GIVEN INFORMATION:
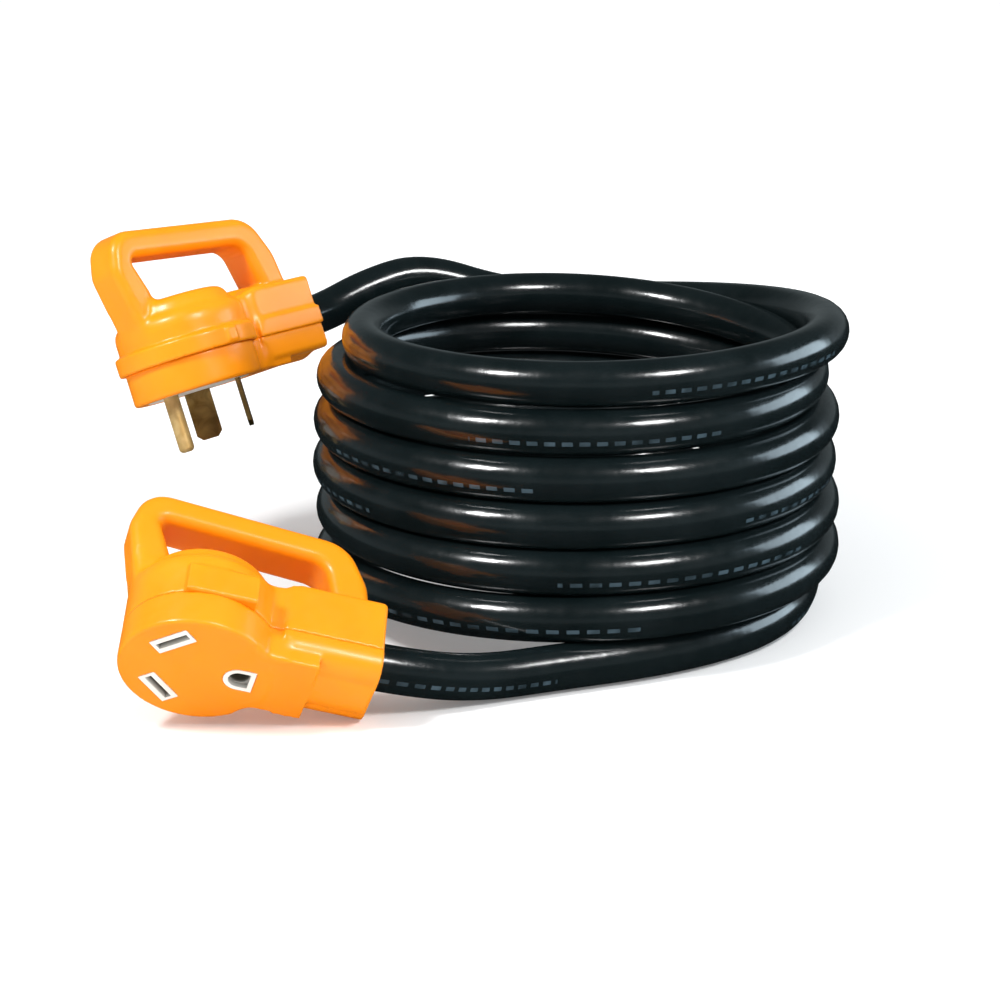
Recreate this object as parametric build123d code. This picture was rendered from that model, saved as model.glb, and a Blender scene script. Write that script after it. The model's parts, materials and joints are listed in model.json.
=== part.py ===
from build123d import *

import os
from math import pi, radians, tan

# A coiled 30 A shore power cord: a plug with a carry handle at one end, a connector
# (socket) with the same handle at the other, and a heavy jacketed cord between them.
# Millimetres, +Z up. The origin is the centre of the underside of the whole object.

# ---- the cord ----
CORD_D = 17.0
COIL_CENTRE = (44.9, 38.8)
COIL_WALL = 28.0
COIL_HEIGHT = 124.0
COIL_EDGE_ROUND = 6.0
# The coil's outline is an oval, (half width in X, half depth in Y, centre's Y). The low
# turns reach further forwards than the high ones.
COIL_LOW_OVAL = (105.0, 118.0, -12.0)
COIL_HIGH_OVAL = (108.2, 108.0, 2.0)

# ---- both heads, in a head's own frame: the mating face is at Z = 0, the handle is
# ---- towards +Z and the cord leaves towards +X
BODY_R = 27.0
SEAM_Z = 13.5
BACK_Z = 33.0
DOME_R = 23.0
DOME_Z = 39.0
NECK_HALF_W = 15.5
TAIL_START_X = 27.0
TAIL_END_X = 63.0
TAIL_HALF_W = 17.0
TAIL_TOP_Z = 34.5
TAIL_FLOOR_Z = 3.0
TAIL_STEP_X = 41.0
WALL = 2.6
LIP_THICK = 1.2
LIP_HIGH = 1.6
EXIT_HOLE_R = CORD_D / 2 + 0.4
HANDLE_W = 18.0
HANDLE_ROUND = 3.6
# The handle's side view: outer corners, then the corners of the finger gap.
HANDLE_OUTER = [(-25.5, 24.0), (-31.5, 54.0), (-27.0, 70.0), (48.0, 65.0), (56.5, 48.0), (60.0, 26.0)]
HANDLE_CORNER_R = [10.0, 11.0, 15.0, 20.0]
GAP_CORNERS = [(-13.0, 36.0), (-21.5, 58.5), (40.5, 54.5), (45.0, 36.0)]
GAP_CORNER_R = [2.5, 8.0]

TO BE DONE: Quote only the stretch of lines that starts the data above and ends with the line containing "COIL_HIGH_OVAL = (108.2, 108.0, 2.0)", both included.

RESULT BELOW:
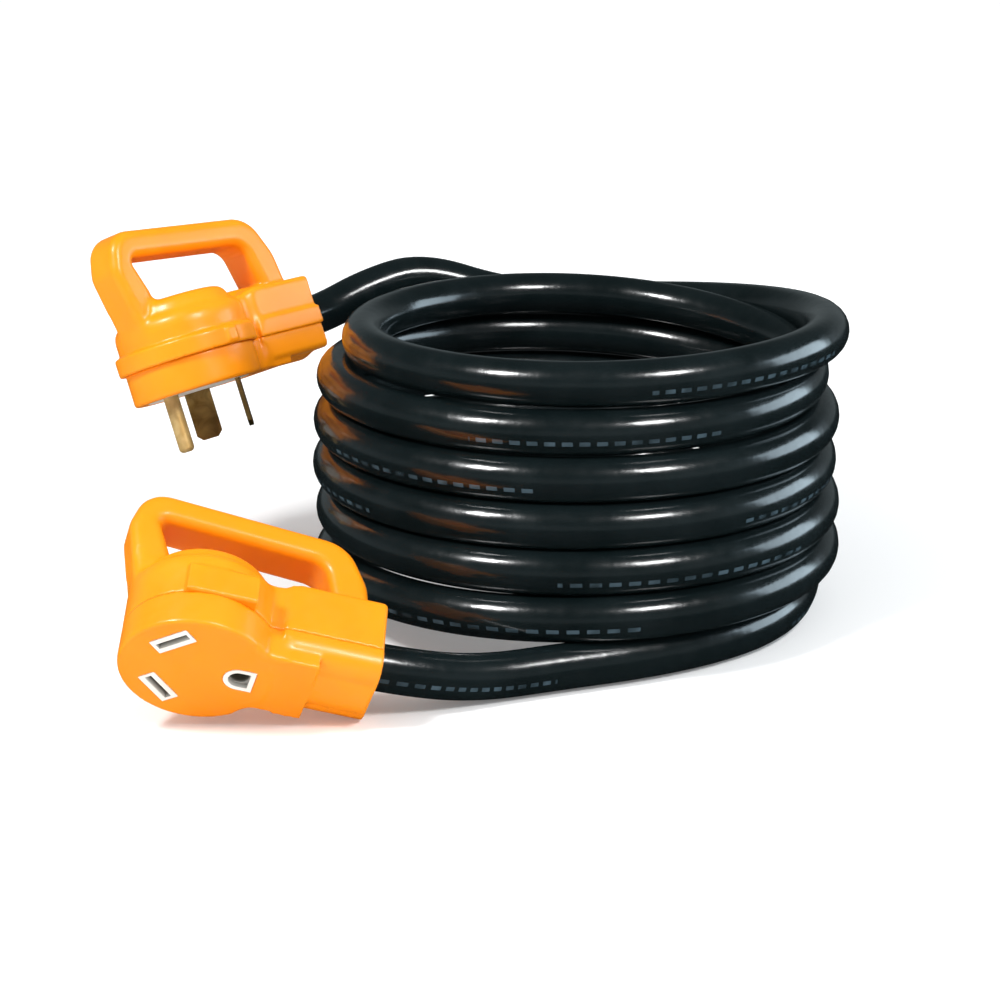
Recreate this object as parametric build123d code. This picture was rendered from that model, saved as model.glb, and a Blender scene script. Write that script after it. The model's parts, materials and joints are listed in model.json.
=== part.py ===
from build123d import *

import os
from math import pi, radians, tan

# A coiled 30 A shore power cord: a plug with a carry handle at one end, a connector
# (socket) with the same handle at the other, and a heavy jacketed cord between them.
# Millimetres, +Z up. The origin is the centre of the underside of the whole object.

# ---- the cord ----
CORD_D = 17.0
COIL_CENTRE = (44.9, 38.8)
COIL_WALL = 28.0
COIL_HEIGHT = 124.0
COIL_EDGE_ROUND = 6.0
# The coil's outline is an oval, (half width in X, half depth in Y, centre's Y). The low
# turns reach further forwards than the high ones.
COIL_LOW_OVAL = (105.0, 118.0, -12.0)
COIL_HIGH_OVAL = (108.2, 108.0, 2.0)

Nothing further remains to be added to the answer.